Increasingly, sexual harassment is being construed as scientific misconduct as harassers seek to shore up their careers at the expense of victims, fail to create safe spaces for scientific inquiry and appear to be impervious to efforts to retrain them. In late 2017, the American Geophysical Union was the first scientific society to define harassment as misconduct, but pressure is growing on other scientific groups to follow suit and further isolate harassers.
Notably absent from the discussion was Francis Collins, head of NIH, the largest federal funding body in the US. Collins, Michael Lauer and Hannah Valantine wrote a Correspondence to Nature in 2016 entitled “NIH: Push To Stop Sexual Harassment” in which they poked meeting organizers to be more vigilant in promoting awareness of harassment at meetings funded by the agency. Since then, there has been no further action from Collins.
The gap between NIH and NSF policy was greeted with a salty reply from neuroscience researcher and reluctant Title IX reform advocate, BethAnn McLaughlin.

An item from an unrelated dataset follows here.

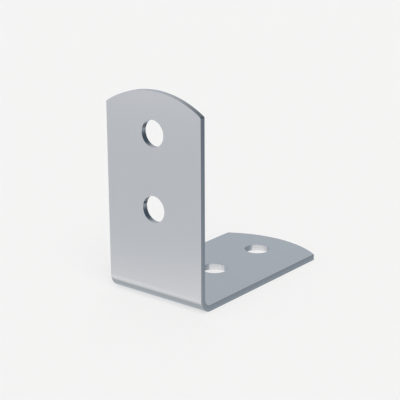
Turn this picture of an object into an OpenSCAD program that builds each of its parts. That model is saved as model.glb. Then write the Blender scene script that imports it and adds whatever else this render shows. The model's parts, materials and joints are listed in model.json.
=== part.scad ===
// L bracket, folded from one flat strip of sheet steel.
// Two equal legs meet in a rounded fold. Each leg ends in a shallow arch and has
// two plain round screw holes on its centreline.
// The base leg lies flat on z = 0 and points to +X, and the upright leg stands at the -X end.
// The origin is under the middle of the bracket, at the centre of its box's underside.

/* [Legs] */
// Length of each leg, from the outside of the fold to the crown of its arch
leg_length = 40; // [38:0.5:60]
// Width of the strip
strip_width = 22; // [16:0.5:30]
// Radius of the arch that ends each leg
arch_radius = 20; // [16:0.5:60]

/* [Sheet] */
// Thickness of the sheet
sheet = 1.2; // [0.8:0.1:2.5]
// Radius on the inside of the fold
fold_inside_radius = 1.7; // [0.8:0.1:4]
// Width of the small bevel that deburring leaves along every edge
edge_break = 0.1; // [0.05:0.01:0.2]

/* [Screw holes] */
// Diameter of each screw hole
hole_diameter = 5.1; // [3:0.1:7]
// Distance between the centres of a leg's two holes
hole_pitch = 14.2; // [8:0.1:16]
// Distance from the crown of the arch to the centre of the outer hole
hole_end_distance = 7.8; // [6:0.1:9]

/* [Hidden] */

// Sides of a full circle in the preview
$fn = 144;

// Radius on the outside of the fold, and the length that stays flat beyond it
fold_outside_radius = fold_inside_radius + sheet;
flat_length = leg_length - fold_outside_radius;

// Centres of the holes and of the arch, measured along a leg from the outside of the fold
outer_hole = leg_length - hole_end_distance;
inner_hole = outer_hole - hole_pitch;
arch_centre = leg_length - arch_radius;

// How far a cutting shape runs past the surface that it cuts
overcut = 0.5;

// The strip's cross-section: its width lies along x, and the side that becomes
// the outside of the fold lies on y = 0. Its four corners are broken at 45 degrees.
module strip_section() {
    side = strip_width / 2;
    polygon([
        [-side + edge_break, 0],
        [side - edge_break, 0],
        [side, edge_break],
        [side, sheet - edge_break],
        [side - edge_break, sheet],
        [-side + edge_break, sheet],
        [-side, sheet - edge_break],
        [-side, edge_break],
    ]);
}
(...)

“I think it’s safe to say that Collin’s two year hiatus from even putting in lip service to ending harassment is demoralizing at best. Seeing #MeToo and Time Magazine going so far as to name NIH funded investigators as Women of the Year for taking on harassment while Collin’s does nothing to help their careers is baffling. This man holds the power to end this legacy of shame and yet does nothing to punish universities that harbor harassers. Are we supposed to take solace that if we stay on the road enough and hop from NIH funded meeting to NIH funded meeting, harassment won’t be tolerated in those venues? That’s sort of gross.”